• TASK TO COMPLETE: Your task is to print all of the material verbatim.

## start STORED DATA

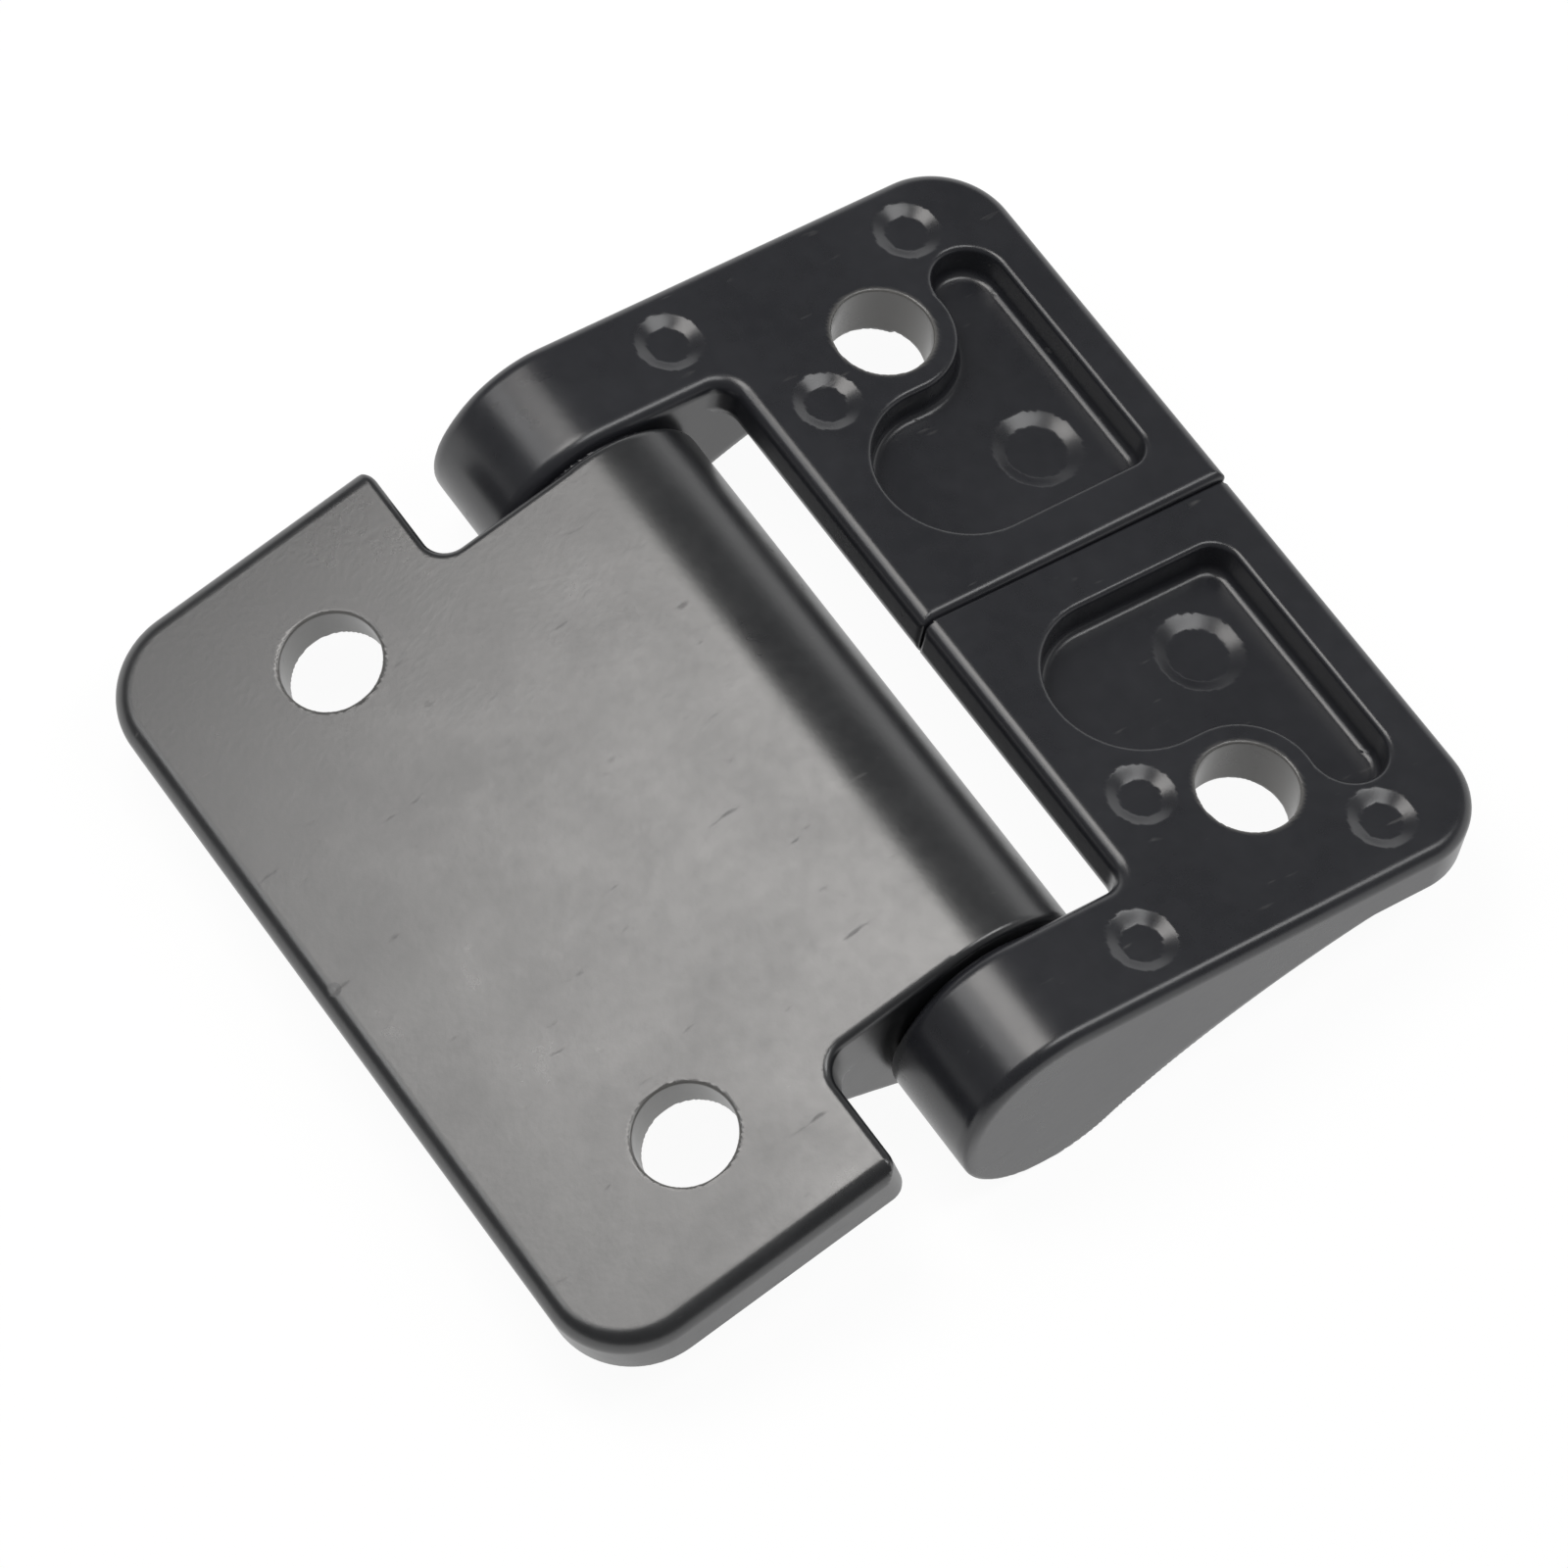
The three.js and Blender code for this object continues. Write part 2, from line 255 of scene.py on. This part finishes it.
def pocket(x, y, z):
    """The hollow of the pocket: a lobe beside the split, a channel beside the outer edge, and the hole's boss
    left standing between them."""
    inner = SLOT_REACH + POCKET_SLOT_RIM
    outer = REACH - POCKET_OUTER_RIM
    boss_r = HOLE_R + HOLE_BOSS_WALL
    lobe_r = (HOLE_Y - boss_r - POCKET_SPLIT_RIM) / 2
    channel_r = (outer - HOLE_REACH - boss_r) / 2
    tail = HOLE_Y + POCKET_TAIL
    lobe = np.hypot(x - inner - lobe_r, y - POCKET_SPLIT_RIM - lobe_r) - lobe_r
    wide = rounded(x - outer, POCKET_SPLIT_RIM - y, POCKET_CORNER_R)
    low = np.maximum(wide, np.maximum(inner + lobe_r - x, y - HOLE_Y + boss_r))
    high = np.maximum(wide, np.maximum(HOLE_REACH - x, y - tail))
    channel_end = np.hypot(x - outer + channel_r, y - tail) - channel_r
    plan = np.minimum(np.minimum(lobe, low), np.minimum(high, channel_end))
    plan = np.maximum(plan, boss_r - np.hypot(x - HOLE_REACH, y - HOLE_Y))
    large_mark = (REACH - LARGE_MARK_INSET, LARGE_MARK_Y)
    floor = TOP - POCKET_DEPTH - dish(x, y, large_mark, LARGE_MARK_R)
    walls = plan + POCKET_DRAFT * (TOP - z)
    return rounded(walls, floor - z, POCKET_FLOOR_R)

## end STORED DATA

• FULL SOLUTION:
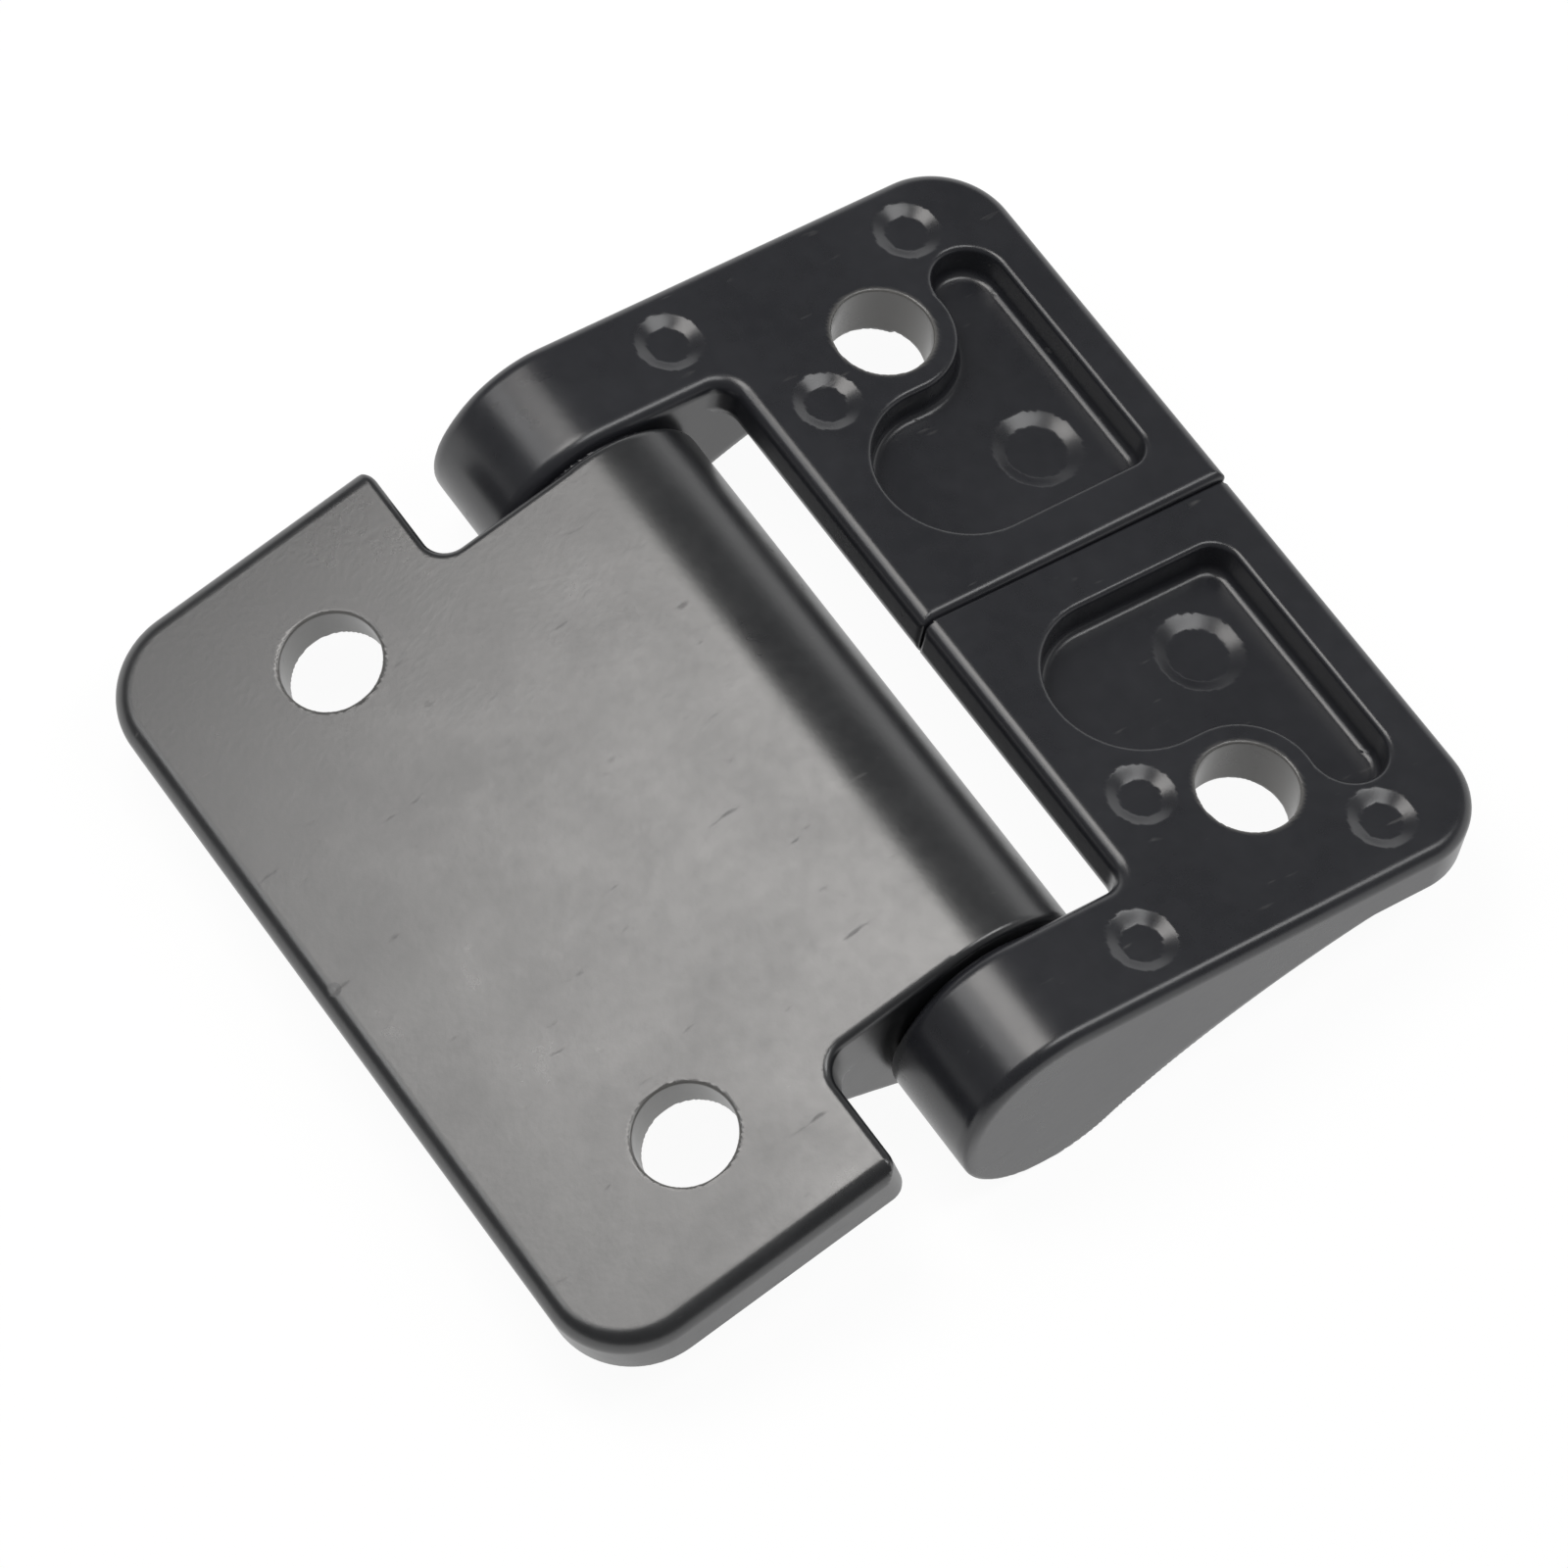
The three.js and Blender code for this object continues. Write part 2, from line 255 of scene.py on. This part finishes it.
def pocket(x, y, z):
    """The hollow of the pocket: a lobe beside the split, a channel beside the outer edge, and the hole's boss
    left standing between them."""
    inner = SLOT_REACH + POCKET_SLOT_RIM
    outer = REACH - POCKET_OUTER_RIM
    boss_r = HOLE_R + HOLE_BOSS_WALL
    lobe_r = (HOLE_Y - boss_r - POCKET_SPLIT_RIM) / 2
    channel_r = (outer - HOLE_REACH - boss_r) / 2
    tail = HOLE_Y + POCKET_TAIL
    lobe = np.hypot(x - inner - lobe_r, y - POCKET_SPLIT_RIM - lobe_r) - lobe_r
    wide = rounded(x - outer, POCKET_SPLIT_RIM - y, POCKET_CORNER_R)
    low = np.maximum(wide, np.maximum(inner + lobe_r - x, y - HOLE_Y + boss_r))
    high = np.maximum(wide, np.maximum(HOLE_REACH - x, y - tail))
    channel_end = np.hypot(x - outer + channel_r, y - tail) - channel_r
    plan = np.minimum(np.minimum(lobe, low), np.minimum(high, channel_end))
    plan = np.maximum(plan, boss_r - np.hypot(x - HOLE_REACH, y - HOLE_Y))
    large_mark = (REACH - LARGE_MARK_INSET, LARGE_MARK_Y)
    floor = TOP - POCKET_DEPTH - dish(x, y, large_mark, LARGE_MARK_R)
    walls = plan + POCKET_DRAFT * (TOP - z)
    return rounded(walls, floor - z, POCKET_FLOOR_R)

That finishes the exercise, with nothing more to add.